Where? Exactly. Gary is a city roughly the size of Dunedin, with the largest African-American population of any US town of over 100,000 residents. It also suffered massively with the collapse of the US steel industry in the ’60s, leaving a legacy of chronic unemployment. Into that vacuum stepped the drug trade and crime, and with them came Freddie Gibbs, a man born so poor he “slept up in the sock drawer”, and the best new rapper I’ve heard in years.
Why? Because before it became a mess of flashy signifiers, before every rapper became an Escobar-level kingpin, gangsta rap really did tell the story of the corner boys, and express the sense of danger, hopelessness and strange power that The Wire explored so eloquently these past few years. Gibbs knows that life too well, and when he raps about it you’re right there with him.

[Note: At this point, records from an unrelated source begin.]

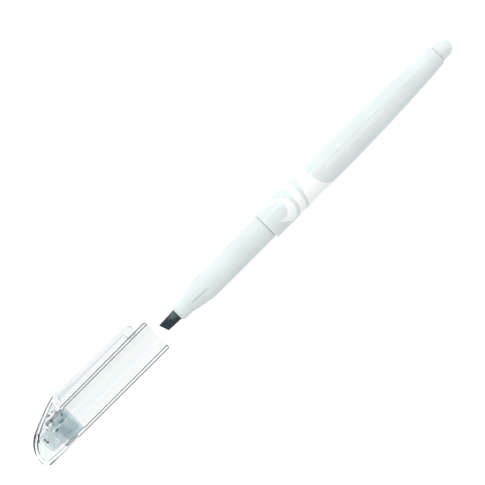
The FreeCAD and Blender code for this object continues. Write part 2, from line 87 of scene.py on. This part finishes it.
# Sizes that more than one outline or finish uses.
BARREL_RADIUS = 5.45
GRIP_LENGTH = 39.6
SPIGOT_LENGTH = 14
SKIRT_FRONT = 37.4
SAME_POINT = 1e-4


def arc(start, end, bow, count):
    """Points of a shallow arc between two points of an outline, with both of them."""
    start, end = Vector(start), Vector(end)
    half = (end - start) / 2
    radius = (half.length_squared + bow * bow) / (2 * abs(bow))
    side = Vector((-half.y, half.x)).normalized() * math.copysign(1, bow)
    centre = start + half - side * (radius - abs(bow))
    spoke = start - centre
    sweep = spoke.angle_signed(end - centre)
    points = []
    for step in range(count + 1):
        turned_spoke = spoke.copy()
        turned_spoke.rotate(Matrix.Rotation(-sweep * step / count, 2))
        points.append(tuple(centre + turned_spoke))
    return points


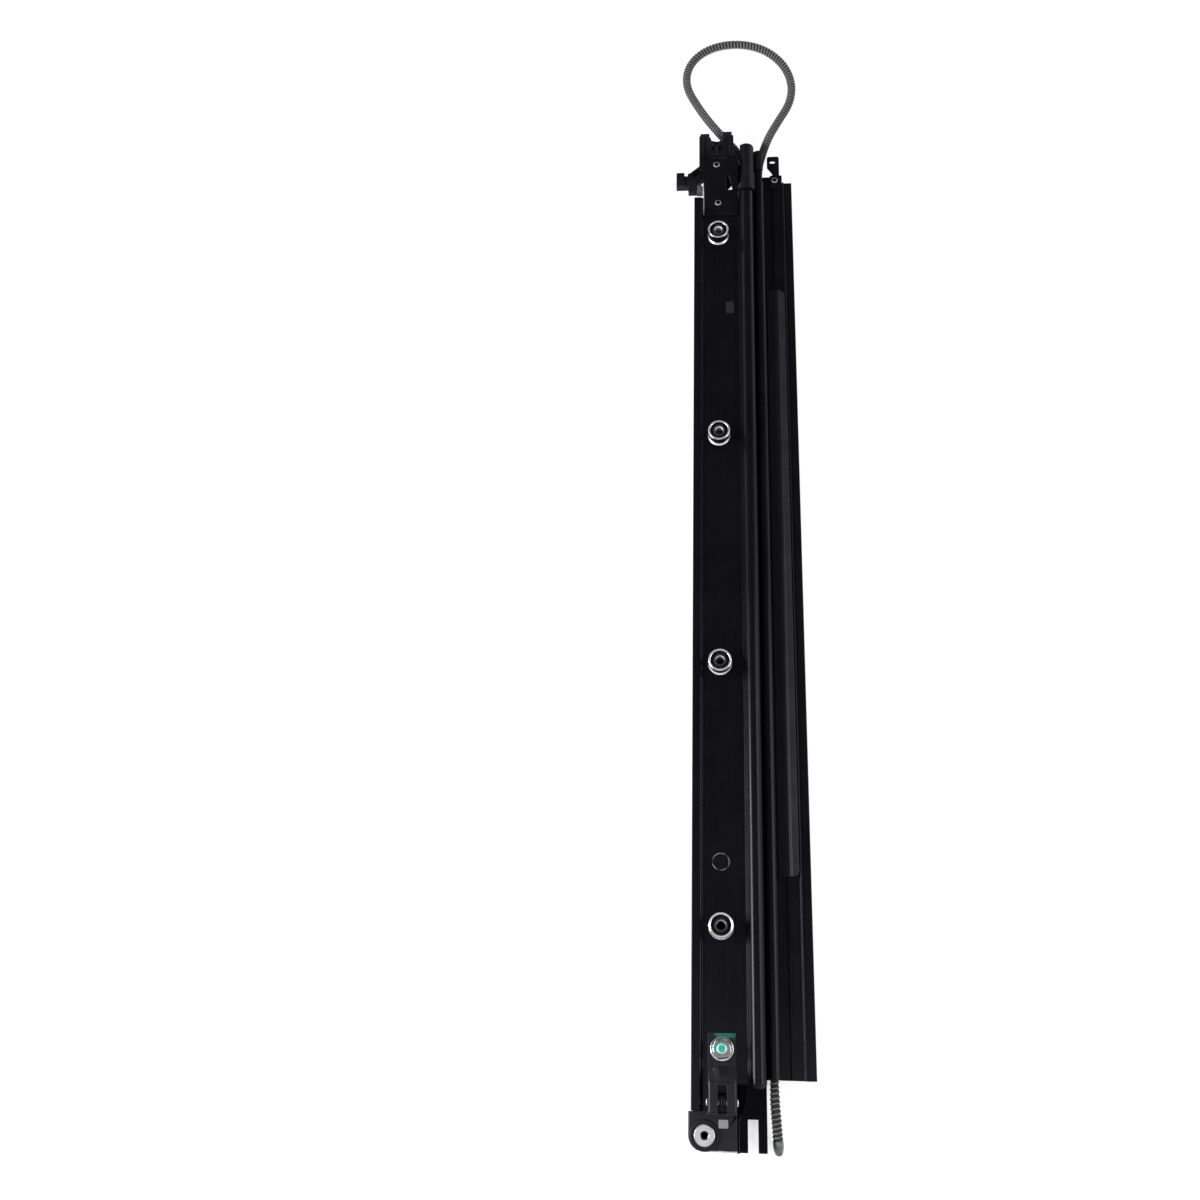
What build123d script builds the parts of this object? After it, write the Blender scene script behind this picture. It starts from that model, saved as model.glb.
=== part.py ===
from build123d import *
import math
import os

# Right-hand guide track of a sliding sunroof, lying with its mounting bushes upwards.
# All sizes are in millimetres. X runs across the rail from its left outer edge,
# Y runs along the rail from its rear end, and Z rises from the surface it lies on.
# The finished pieces are moved together so that the origin is under the middle of the track.

# Rail section, across
rail_width = 72.0
rail_wall = 2.0
strip_width = 5.4
strip_slope = 1.3
ledge_left = 32.4
drive_tube_x = 38.4
drive_tube_r = 4.9
return_tube_x = 47.6
return_tube_r = 4.0
middle_leg_left = 44.0
trough_step_left = 57.2
rib_left = 65.0
rib_width = 1.2
lip_width = 4.5
edge_break = 0.4

# Rail section, heights
flange_top = 18.0
strip_rise = 1.6
ledge_rise = 0.9
drive_tube_z = 17.6
return_tube_z = 13.5
trough_floor = 10.5
trough_step = 0.8
rib_rise = 2.2
outer_flange_rise = 0.9
lip_thickness = 1.8
web_top = 14.2
web_thickness = 1.8

# Rail ends, along
flange_rear = 20.4
flange_length = 629.6
drive_tube_setback = 14.6
return_tube_setback = 17.4
fork_bay_left = 26.4
drive_tube_reach = 10.0
return_tube_reach = 28.0
return_side_reach = 14.0
trough_reach = 23.2
outer_flange_reach = 16.4

# Holes and marks in the rail
window_left = 22.8
window_width = 5.5
window_setback = 100.1
window_length = 10.8
plug_hole_r = 5.4
plug_setback = 140.6
edge_notch_left = 2.4
edge_notch_width = 3.4
edge_notch_setback = 90.0
edge_notch_length = 17.0
edge_notch_depth = 0.7

# Drive cable
cable_diameter = 5.6
cable_clearance = 0.3
drive_slot_width = 3.4
ferrule_length = 8.4
ferrule_tip_r = 2.1

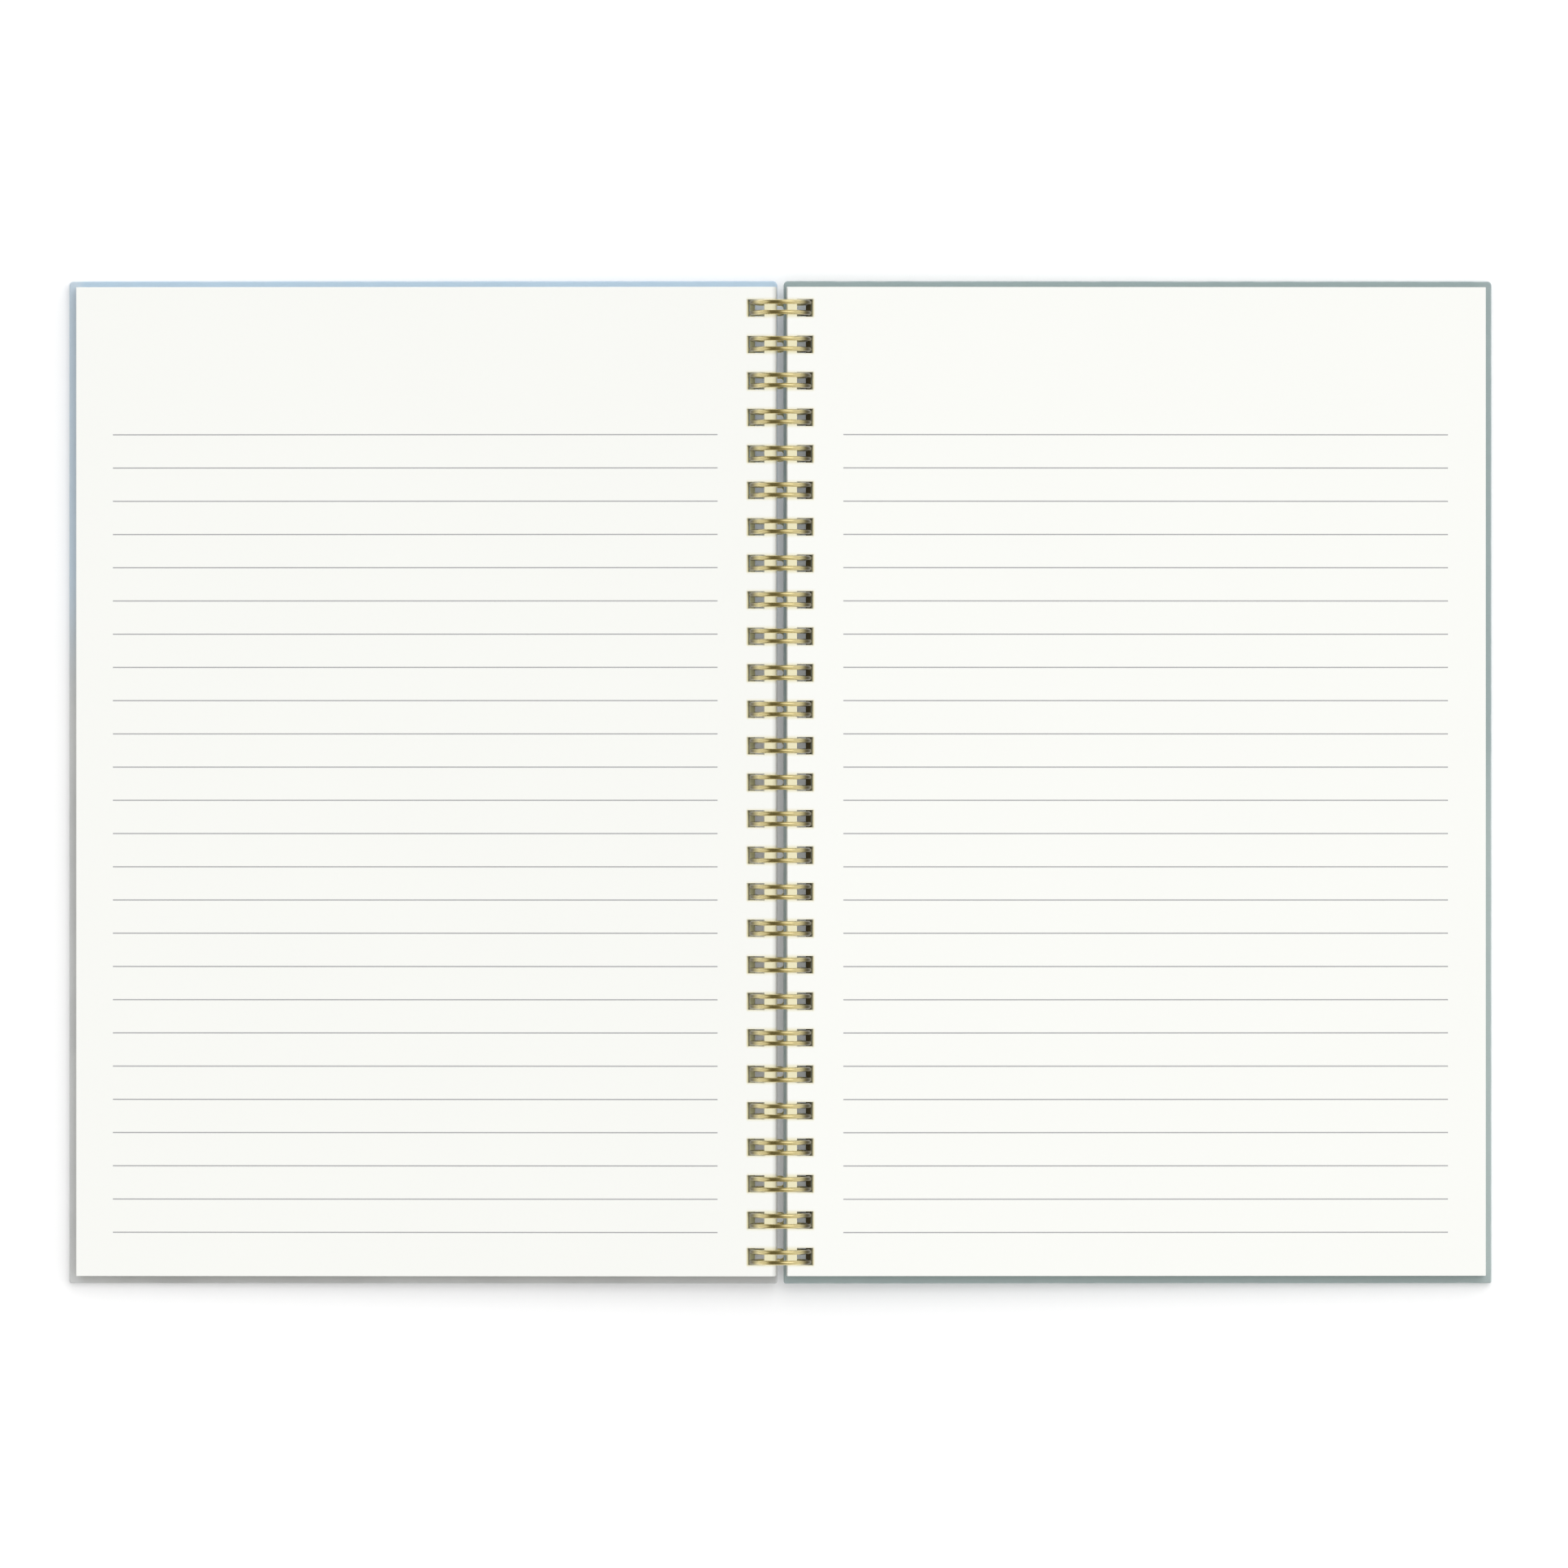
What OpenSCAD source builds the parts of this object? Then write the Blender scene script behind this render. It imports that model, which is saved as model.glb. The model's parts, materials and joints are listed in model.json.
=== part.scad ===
// A hardcover planner held by one twin-loop wire, lying open and flat.
// X runs across both halves, Y towards the head of the page and Z up from the table.
// The rings share one axis along Y, and each half turns about that axis.

/* [Cover boards] */
// Width of one board, from spine edge to fore edge
cover_w = 164.5; // [100:0.5:220]
// Height of one board, from tail to head
cover_h = 232.8; // [120:0.1:320]
// Thickness of one board with its wrap
cover_t = 2; // [1:0.1:4]
// Radius of the boards' corners
corner_r = 1; // [0.5:0.1:6]
// Gap between the spine edges of the two boards
spine_gap = 1.6; // [0.8:0.1:3]

/* [Leaves] */
// Thickness of the leaves that lie on one board
leaves_t = 2.6; // [0.5:0.1:6]
// How far a board reaches past its leaves at head, tail and fore edge
overhang = 1.5; // [0.5:0.1:6]
// How far the leaves stop short of the board's spine edge
spine_step = 0.4; // [0:0.1:1]
// Gap between the two sets of leaves when the planner is shut
shut_gap = 0.3; // [0.2:0.05:1]

/* [Wire] */
// Thickness of the wire
wire_d = 1; // [0.7:0.05:1.3]
// Distance between the two wires of one ring, centre to centre
pair_w = 2.4; // [2:0.1:3.2]
// Distance from one ring to the next
ring_pitch = 8.467; // [7.5:0.001:12.7]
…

The opening track to its predecessor, a compilation entitled The Miseducation of Freddie Gibbs was called GI Pride and over an oddly solemn sample from the Flashdance theme (What a Feeling),
he explained the situation.
“On the streets as a worker/ Was a
very fast learner/ School never taught me how to be a earner/ Before you motherfuckers bother me/ Just take a look at this economy/ ’Cause economically we at the bottom/ You playa hatin’ niggas tried to copy me/ My enemies they tried to body me/ But couldn't get to me
before I got ’em”.
It takes gangsta rap back to the boarded-up rowhouses and kill-or-be-killed, back to the documentarian aspect where survival is a prize and riches measured in thousands rather than millions. And it’s accompanied by production which rivals the Swishahouse beats of the mid-’00s (think Still Tippin’ or Sittin’ Sideways) for slo-o-o-ow bump and the influence of a cocktail of cheap drugs. Songs like County Bounce and Murda on My Mind have this deep dread to them, which drags in Mobb Deep’s chilling, callous approach to life, and mixes it with Outkast’s vision of psychedelic rap (as opposed to De La Soul’s), proving the titular allusion is no accident.
The accident is more that it made it out. The co-sign of DJ Skee, whose recent mixtapes have been alongside The Game and Jay-Z has helped. But most of all it was sheer quality, and the return of an approach you didn't know you missed so much until you hear it pounding again.
Kerry will love it.

Freddie Gibbs
Midwestgangstabox-
framecadillacmuzik
✱✱✱✱✱
A compelling voice, brilliant cadence, provocative lyrics, spellbinding production... what gangsta rap can
be but so rarely is.

TOO SHORT
Fabolous seemed like a joke when he arrived, but his Loso’s Way (✱✱✱✱) is actually one of the best hi-budget rap albums of the year... Despite being near-universally panned, Ghostface Killah’s r‘n’b album Ghostdini: The Wizard of Poetry in Emerald City (✱✱✱✱) is actually pretty great if you just listen to his wild words... The Roots are a very important act, but beatboxer Scratch’s solo album Loss 4 Wordz (✱) is a disaster despite some eyebrow-raising guests like Damon Albarn and Daniel Bedingfield... Same goes for Brother Ali’s well-intentioned but ultimately embarrassing Us (✱✱), which despite some occasionally entertaining production has hideously dated politics and sentiments.